Libertyville is enjoying a renaissance, but the village isn't resting on its laurels.

Instead, it has gone on a marketing offensive and, for the first time, has created and released a video highlighting village and area attractions and urging people to visit.

The 1-minute, 55-second professionally done piece is available on YouTube, the village website and Facebook pages and through the websites of tourism partners, including Visit Lake County, hotels, restaurants and other businesses to share with their clientele.

It features slices of life in and around town with a jaunty acoustic guitar playing underneath. In video snippets, people are seen walking among the downtown shops and having dinner, for example, while the promise of live music, ample hotel space and other attractions, such as Out to Lunch in Cook Park, is shown.

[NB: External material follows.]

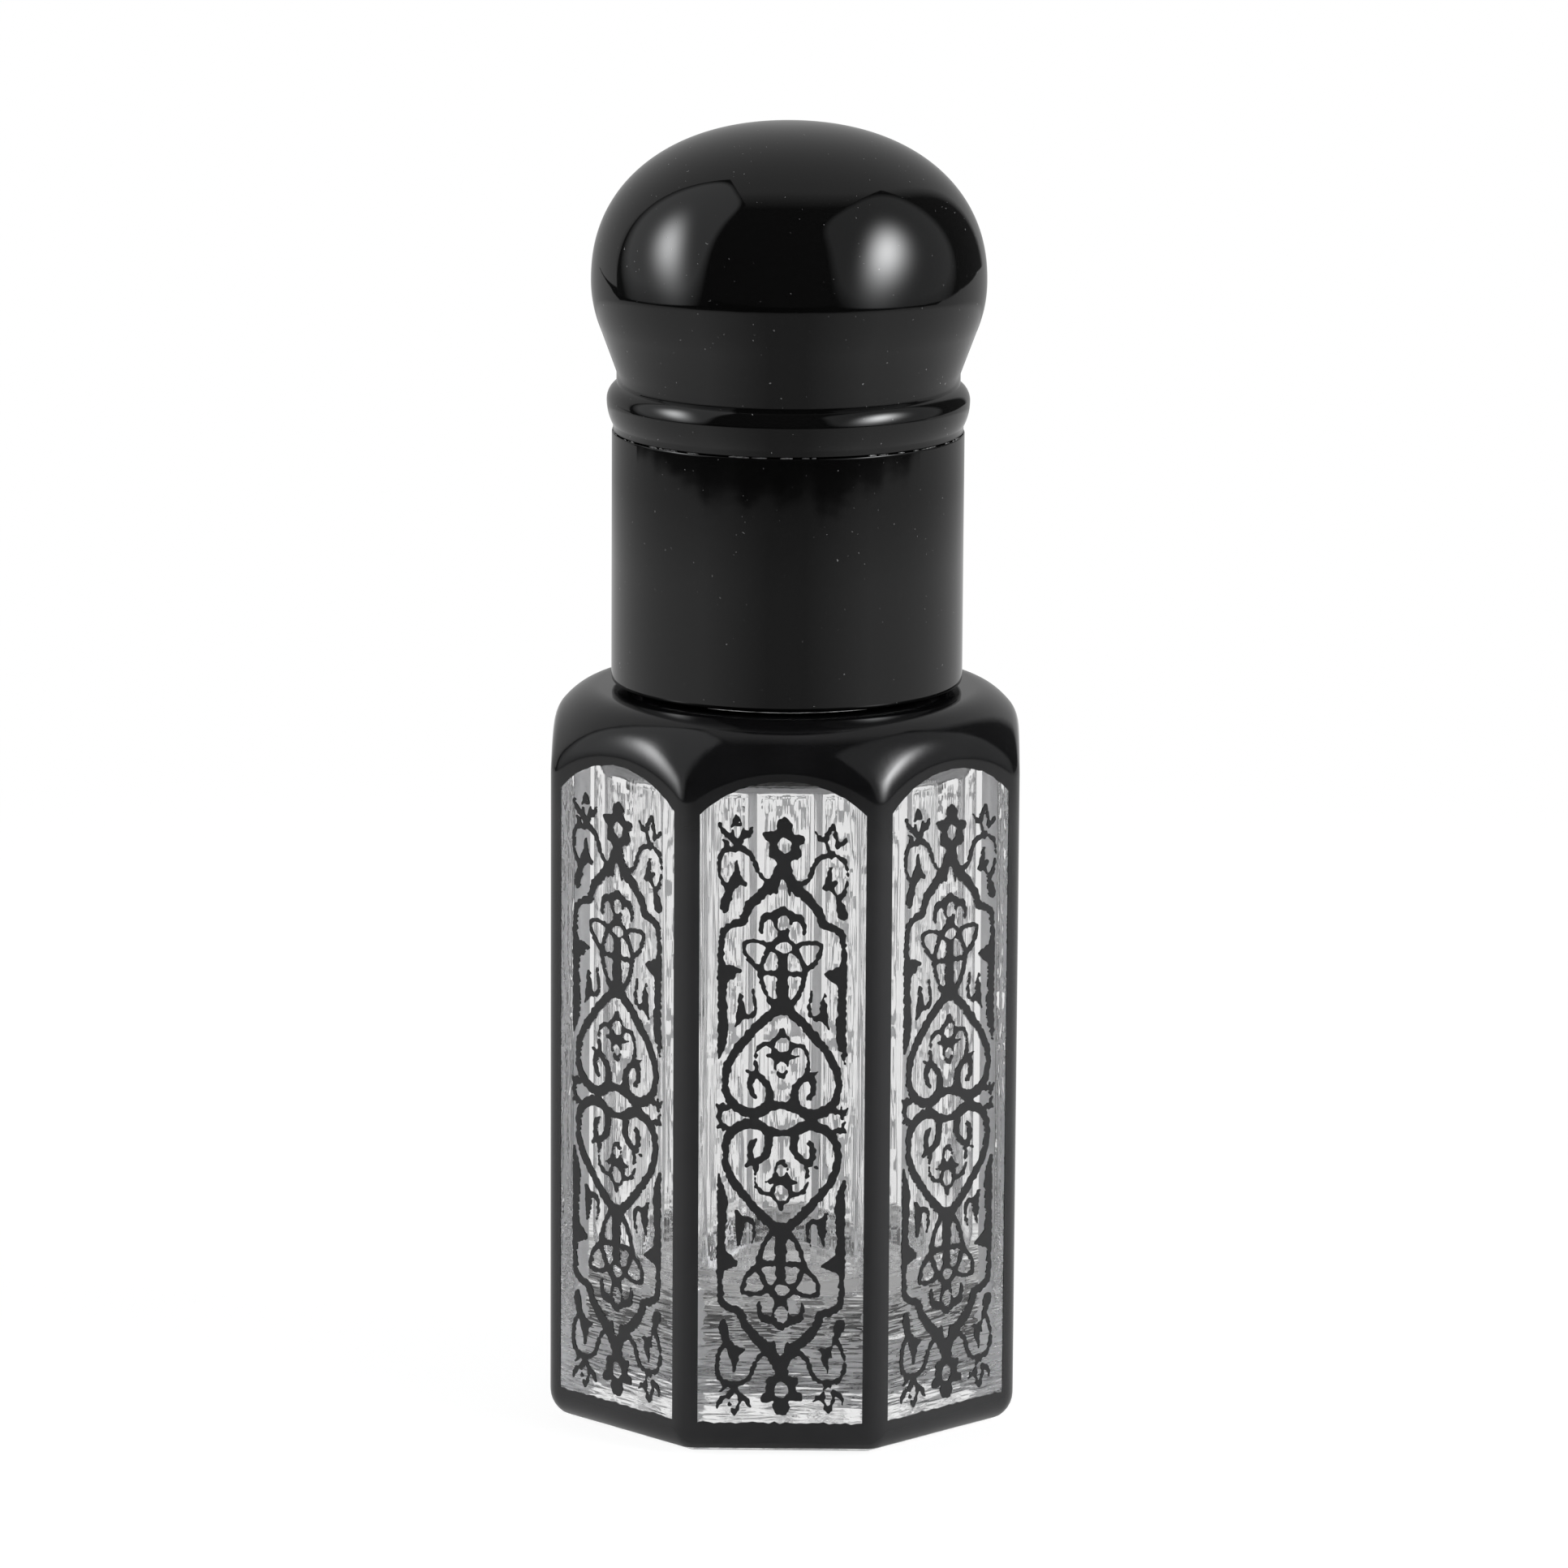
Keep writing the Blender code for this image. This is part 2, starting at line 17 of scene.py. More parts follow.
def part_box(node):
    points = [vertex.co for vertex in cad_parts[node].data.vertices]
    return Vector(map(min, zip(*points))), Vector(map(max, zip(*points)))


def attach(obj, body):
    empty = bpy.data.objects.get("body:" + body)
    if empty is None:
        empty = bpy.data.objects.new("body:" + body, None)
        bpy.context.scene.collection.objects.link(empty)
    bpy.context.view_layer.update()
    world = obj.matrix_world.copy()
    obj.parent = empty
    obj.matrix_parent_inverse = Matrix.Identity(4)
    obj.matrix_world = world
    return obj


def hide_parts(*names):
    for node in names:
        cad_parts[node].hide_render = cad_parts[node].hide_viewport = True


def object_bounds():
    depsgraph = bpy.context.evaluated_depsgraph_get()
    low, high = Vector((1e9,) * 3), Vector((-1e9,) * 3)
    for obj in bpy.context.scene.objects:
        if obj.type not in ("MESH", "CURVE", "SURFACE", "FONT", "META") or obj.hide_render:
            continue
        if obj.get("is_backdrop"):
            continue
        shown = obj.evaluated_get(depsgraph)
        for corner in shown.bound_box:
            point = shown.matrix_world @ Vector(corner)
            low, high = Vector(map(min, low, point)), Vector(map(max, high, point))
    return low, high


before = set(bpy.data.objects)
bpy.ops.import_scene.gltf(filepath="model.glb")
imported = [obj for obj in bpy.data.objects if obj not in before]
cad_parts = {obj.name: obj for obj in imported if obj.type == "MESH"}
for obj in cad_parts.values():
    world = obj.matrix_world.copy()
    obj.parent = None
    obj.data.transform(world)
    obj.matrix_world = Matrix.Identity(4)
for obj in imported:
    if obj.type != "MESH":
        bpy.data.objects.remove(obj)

bl_info = {
    "name": "Octagonal Oil Bottle",
    "version": (1, 0, 0),
    "blender": (4, 5, 0),
    "location": "3D View > Sidebar > Oil Bottle",
    "description": "Builds the looks of an octagonal oil bottle round its CAD model",
    "category": "Add Mesh",
}

MM = 0.001
WELD = 1e-6
FACETS = 8
HALF_TURN = pi / FACETS
CAD_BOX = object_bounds()

# What the solids say of themselves.
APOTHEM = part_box("lacquer_coat")[1].x
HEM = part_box("lacquer_coat")[0].z
SHOULDER_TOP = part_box("lacquer_coat")[1].z
NECK_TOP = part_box("glass_bottle")[1].z
SKIRT_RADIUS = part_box("cap_skirt")[1].x
SKIRT_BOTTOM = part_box("cap_skirt")[0].z
SKIRT_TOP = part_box("cap_skirt")[1].z
DOME_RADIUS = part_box("cap_dome")[1].x
DOME_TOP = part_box("cap_dome")[1].z
SPIGOT_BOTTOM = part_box("cap_dome")[0].z
LINER_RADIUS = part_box("cap_liner")[1].x
LINER_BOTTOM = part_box("cap_liner")[0].z
LINER_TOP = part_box("cap_liner")[1].z
WAD_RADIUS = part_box("seal_wad")[1].x
WAD_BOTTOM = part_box("seal_wad")[0].z
WAD_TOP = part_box("seal_wad")[1].z
FLANGE_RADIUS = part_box("roller_housing")[1].x
PLUG_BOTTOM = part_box("roller_housing")[0].z
LIP_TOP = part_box("roller_housing")[1].z
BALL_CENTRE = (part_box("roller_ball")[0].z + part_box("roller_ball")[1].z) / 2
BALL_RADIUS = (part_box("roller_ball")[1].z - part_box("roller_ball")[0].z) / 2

# The cap's radius at the waist under the dome, and where the bead meets the parting seam.
WAIST_RADIUS = SKIRT_RADIUS - 0.24 * MM
BEAD_FOOT_RADIUS = SKIRT_RADIUS - 0.06 * MM

# Most of a noise texture's values lie in this span.
NOISE_SPAN = {"From Min": 0.3, "From Max": 0.7}

# The height of the print's middle, and half the width and height of the field it is drawn on.
PRINT_MIDDLE = 18.5 * MM
FIELD_REACH = (4.4 * MM, 17.0 * MM)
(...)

There is no narration, and among the only sounds is a "whoop" from three women toasting wineglasses. The idea is to showcase the appeal to visitors from northern Cook County to southern Wisconsin, and to capture a bit more of the audience interest from those who visit for the area for business, sporting events, weddings or recreational opportunities, for example.

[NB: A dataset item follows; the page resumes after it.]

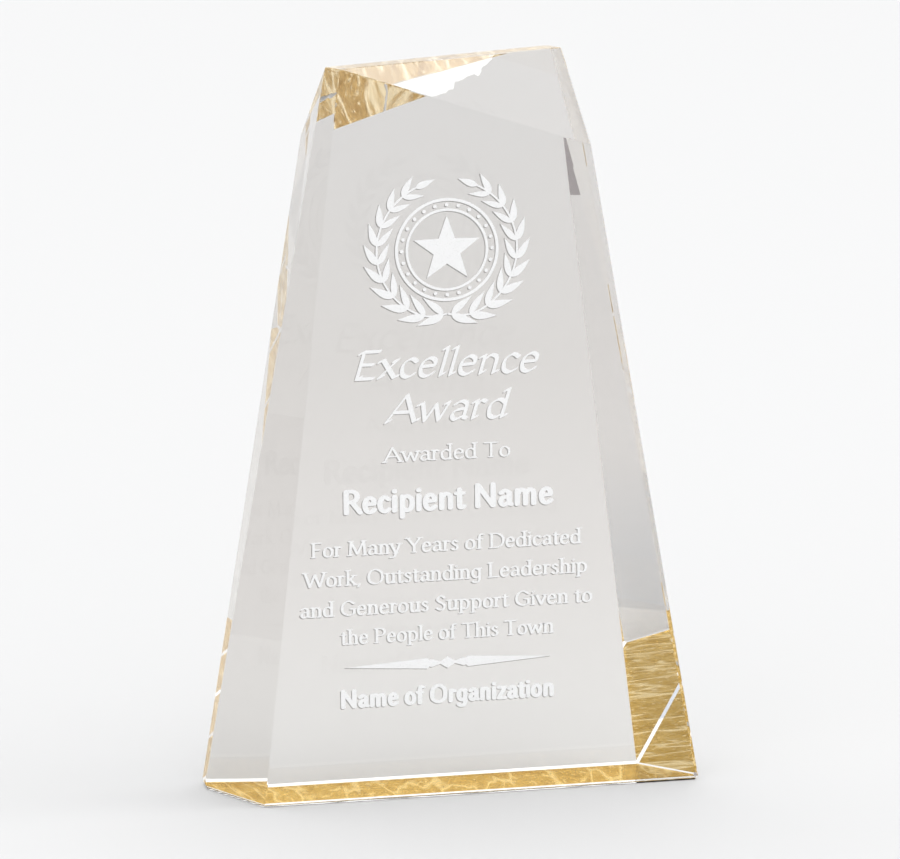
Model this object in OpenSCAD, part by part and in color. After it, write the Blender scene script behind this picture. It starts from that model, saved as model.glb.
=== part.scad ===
// Crystal award: a clear tapered block with slanting side bevels and two crossed top cuts,
// a sheet of gold leaf under it and a thin clear base sheet that covers the leaf.
// The block turned half a turn about its upright axis looks nearly the same: the left bevel is
// on the front, the right one is on the back, and the two top cuts cross on the top in the same way.
// Millimetres. +Z is up, +X is the award's right, -Y is its engraved front.
// The origin is the middle of the resting face.

/* [Block] */
// Height of the clear block alone
block_h = 203.2; // [160:0.1:260]
// Width of the block at its base
base_w = 135.7; // [120:0.1:170]
// Width of the block at its top
top_w = 67.1; // [55:0.1:90]
// Thickness of the block, the same from base to top
block_t = 25.4; // [24:0.1:40]

/* [Side bevels] */
// How much of the broad face a side bevel takes away at the base
bevel_base = 14.1; // [8:0.1:15]
// How much of the broad face a side bevel takes away at the top
bevel_top = 3.1; // [1.5:0.1:6]
// Angle in plan between a side bevel and the narrow side face beside it
bevel_angle = 35; // [33:1:45]

/* [Top cuts] */
// How far the front cut comes down the front right edge
front_cut = 23.1; // [12:0.1:45]
// How far the back cut comes down the back left edge
back_cut = 21.8; // [12:0.1:45]

/* [Base] */
// Thickness of the gold leaf with its adhesive
leaf_t = 0.2; // [0.1:0.05:0.4]
// Thickness of the clear sheet under the leaf
sheet_t = 0.3; // [0.2:0.1:3]

/* [Edges] */
// Width of the flat that polishing leaves along the upright and top edges
edge_flat = 0.3; // [0.1:0.05:0.8]
// Width of the flat along the bottom edges of the broad and side faces
base_flat = 1.1; // [0.3:0.1:2]
// Width of the flat along the bottom edges of the bevels
bevel_flat = 0.6; // [0.3:0.1:2]

/* [Hidden] */

UP = [0, 0, 1];
reach = 3 * block_h;                       // size of a cutting half space
half_t = block_t / 2;
base_x = base_w / 2;                       // side face, from the middle plane
top_x = top_w / 2;
base_depth = bevel_base / tan(bevel_angle); // bevel's width on the side face
top_depth = bevel_top / tan(bevel_angle);

// Corners of the base and the top that the planes pass through, for the right half;
// the left half's are these turned half a turn
right_base = [base_x, -half_t, 0];
right_top = [top_x, -half_t, block_h];
bevel_base_back = [base_x - bevel_base, half_t, 0];
bevel_base_side = [base_x, half_t - base_depth, 0];
bevel_top_back = [top_x - bevel_top, half_t, block_h];
bevel_top_side = [top_x, half_t - top_depth, block_h];

function unit(v) = v / norm(v);
function half_turn(v) = [-v.x, -v.y, v.z];

// A face is [outward normal, distance from the origin]
function face(n, p) = [unit(n), unit(n) * p];
function face_through(p, q, r) = face(cross(q - p, r - p), p);
function turned(f) = [half_turn(f[0]), f[1]];

// Flat of a given width along the edge between two faces
function polished(a, b, width) = [
    unit(a[0] + b[0]),
    (a[1] + b[1] - width / 2 * norm(a[0] - b[0])) / norm(a[0] + b[0])
];

// Point on the right front edge, a drop below the top
function edge_point(drop) = right_top + (right_base - right_top) * (drop / block_h);

// Cut from the front bevel's top corner to the back bevel's, down to the right front edge
function top_cut(drop) = face_through(half_turn(bevel_top_back), edge_point(drop), bevel_top_side);

front = face([0, -1, 0], [0, -half_t, 0]);
back = turned(front);
right = face_through(right_base, bevel_base_side, right_top);
left = turned(right);
back_bevel = face_through(bevel_base_side, bevel_base_back, bevel_top_side);
front_bevel = turned(back_bevel);
top = face(UP, [0, 0, block_h]);
bottom = face(-UP, [0, 0, 0]);
front_top_cut = top_cut(front_cut);
back_top_cut = turned(top_cut(back_cut));

upright = [front, right, back_bevel, back, left, front_bevel];
sides = len(upright);
flats = concat(
    [for (i = [0:sides - 1]) polished(upright[i], upright[(i + 1) % sides], edge_flat)],
    [for (f = [front, right, back, left]) polished(f, bottom, base_flat)],
    [for (f = [front_bevel, back_bevel]) polished(f, bottom, bevel_flat)],
    [for (f = [front_top_cut, back_top_cut, front_bevel, back_bevel]) polished(f, top, edge_flat)],
    [for (f = [front, right]) polished(f, front_top_cut, edge_flat)],
    [for (f = [back, left]) polished(f, back_top_cut, edge_flat)]
);
block_faces = concat(upright, [top, bottom, front_top_cut, back_top_cut], flats);

// The leaf and the sheet stop where the flats along the block's bottom edges start.
// Right half of their outline; the left half is this turned half a turn
flat_x = base_x - base_flat * cos(45);
flat_y = half_t - base_flat * cos(45);
flat_bevel = cos(bevel_angle) * bevel_base_back.x + sin(bevel_angle) * half_t - bevel_flat * cos(45);
right_outline = [
    [flat_x, -flat_y],
    [flat_x, (flat_bevel - cos(bevel_angle) * flat_x) / sin(bevel_angle)],
    [(flat_bevel - sin(bevel_angle) * flat_y) / cos(bevel_angle), flat_y]
];
outline = concat(right_outline, [for (p = right_outline) -p]);

// Everything behind a face
module behind(f) {
    rotate([0, acos(f[0].z), atan2(f[0].y, f[0].x)])
        translate([-reach, -reach, f[1] - 2 * reach])
            cube(2 * reach);
}

module crystal_block() {
    color("whitesmoke", 0.5)
        translate([0, 0, sheet_t + leaf_t])
            intersection_for (f = block_faces) behind(f);
}

module gold_leaf() {
    color("goldenrod")
        translate([0, 0, sheet_t])
            linear_extrude(leaf_t) polygon(outline);
}

module base_sheet() {
    color("gainsboro", 0.5)
        linear_extrude(sheet_t) polygon(outline);
}

crystal_block();
gold_leaf();
base_sheet();
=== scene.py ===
"""Looks for the crystal award: clear block, crinkled gold leaf under it, frosted engraving on the front.

Metres, apart from the engraving's outlines, which are in millimetres.
+Z is up, +X is the award's right, -Y is its engraved front.
"""
import math

import bpy
from mathutils import Matrix, Vector, geometry, noise


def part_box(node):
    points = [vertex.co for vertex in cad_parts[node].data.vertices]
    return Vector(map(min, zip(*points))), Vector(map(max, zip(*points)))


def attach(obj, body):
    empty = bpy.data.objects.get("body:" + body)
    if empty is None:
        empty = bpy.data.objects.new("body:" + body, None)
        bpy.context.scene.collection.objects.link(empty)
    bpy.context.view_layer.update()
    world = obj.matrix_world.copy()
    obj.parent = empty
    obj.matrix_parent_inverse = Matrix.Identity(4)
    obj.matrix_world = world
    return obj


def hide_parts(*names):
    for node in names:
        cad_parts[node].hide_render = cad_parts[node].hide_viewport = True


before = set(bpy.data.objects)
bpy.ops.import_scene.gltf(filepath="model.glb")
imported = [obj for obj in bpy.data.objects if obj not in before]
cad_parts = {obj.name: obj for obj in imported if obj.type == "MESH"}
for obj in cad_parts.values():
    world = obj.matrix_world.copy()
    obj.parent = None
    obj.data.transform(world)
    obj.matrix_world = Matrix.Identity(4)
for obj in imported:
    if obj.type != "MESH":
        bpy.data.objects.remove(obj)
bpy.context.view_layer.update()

MM = 0.001
block_low, block_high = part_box("crystal_block")
leaf_low, leaf_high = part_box("gold_leaf")
front_y = block_low.y
block_bottom = block_low.z


def add_object(name, data):
    """A new object in the scene that shows this mesh, light or camera."""
    added = bpy.data.objects.new(name, data)
    bpy.context.scene.collection.objects.link(added)
    return added


def add_mesh(name, vertices, faces, material):
    """A new object of one material, from its vertices and faces."""
    mesh = bpy.data.meshes.new(name)
    mesh.from_pydata(vertices, [], faces)
    mesh.materials.append(material)
    return add_object(name, mesh)


# ---------------------------------------------------------------- nodes

def grey(value):
    """A grey of this brightness."""
    return value, value, value


WHITE = grey(1.0)


def new_material(name):
    """A material with an empty node tree, as (material, tree)."""
    material = bpy.data.materials.new(name)
    material.use_nodes = True
    material.node_tree.nodes.clear()
    return material, material.node_tree


def add_node(tree, kind, inputs=None, **settings):
    """Adds a node; inputs are constants or output sockets to link from."""
    node = tree.nodes.new(kind)
    for key, value in settings.items():
        setattr(node, key, value)
    for key, value in (inputs or {}).items():
        if isinstance(value, bpy.types.NodeSocket):
            tree.links.new(value, node.inputs[key])
        else:
            node.inputs[key].default_value = value
    return node


def set_surface(tree, kind, inputs):
    """Adds a shader and the output that shows it."""
    shader = add_node(tree, kind, inputs)
    add_node(tree, "ShaderNodeOutputMaterial", {"Surface": shader.outputs[0]})


def object_place(tree):
    """Position in the row frame, in metres."""
    return add_node(tree, "ShaderNodeTexCoord").outputs["Object"]


def component(tree, vector, axis):
    """A vector's "X", "Y" or "Z"."""
    return add_node(tree, "ShaderNodeSeparateXYZ", {0: vector}).outputs[axis]


def multiply(tree, a, b):
    """The product of two colours or vectors, component by component."""
    return add_node(tree, "ShaderNodeVectorMath", {0: a, 1: b}, operation="MULTIPLY").outputs[0]


def calculate(tree, operation, a, b=0.0):
    """One step of arithmetic, such as "MULTIPLY", on numbers."""
    return add_node(tree, "ShaderNodeMath", {0: a, 1: b}, operation=operation).outputs[0]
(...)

"We know the majority of our visitors are probably coming from communities surrounding us about 10 to 15 miles out," said Heather Rowe, the village's director of community development.

The video was produced by VDO Productions in Libertyville for $750, but the village isn't the only community with a new promotional campaign.

"Good Morning, Mundelein" debuted in September as a promotional video about the community made with the award-winning Mundelein High School choir. Lake Forest also is set to debut a black-and-white ad campaign featuring locally owned businesses.

"While we have a lot of great assets here, it's important to stay in the forefront of people's minds as a destination," Rowe said. "If we're already attracting them, why not find another way to appeal to their interests, to have them stay longer and keep them coming back?"

That has been happening to some extent throughout Lake County, which recently reported visitor spending in 2014 reached a new high of $1.26 billion, a 5 percent increase over 2013. Visitors generated $27 million in local tax receipts and the tourism industry supports 10,330 jobs, according to Visit Lake County.

But the state's hold on hotel revenue for local tourism bureaus could have a negative impact, according to Maureen Riedy, president of the marketing and tourism agency that has a dozen paid municipal members, including Gurnee and Vernon Hills, the two largest sales-tax producers in Lake County.

Riedy said the state has withheld nearly $300,000 that is used for sales, advertising, marketing and programming. While the agency has an overall budget of $1.5 million, it has eliminated a staff position, canceled its fall marketing campaign and is cutting expenses, she said.

"You have to be out there marketing when there's so much competition," she said. Local legislators are sympathetic, she added.

"They certainly understand the economic impact of it (tourism), but I think everybody is frustrated this (state) budget process can't move forward," Riedy added.

The Illinois Hotel & Lodging Association, the Illinois Restaurant Association and the Illinois Council of Convention & Visitors Bureaus have launched a social media and print campaign warning of risks if tourism funding isn't restored.

Meanwhile, as of midweek, Libertyville reported 3,392 views of its YouTube video amounting to 9,013 people reached.

"Just like any good business, you need to build your brand image," Rowe said.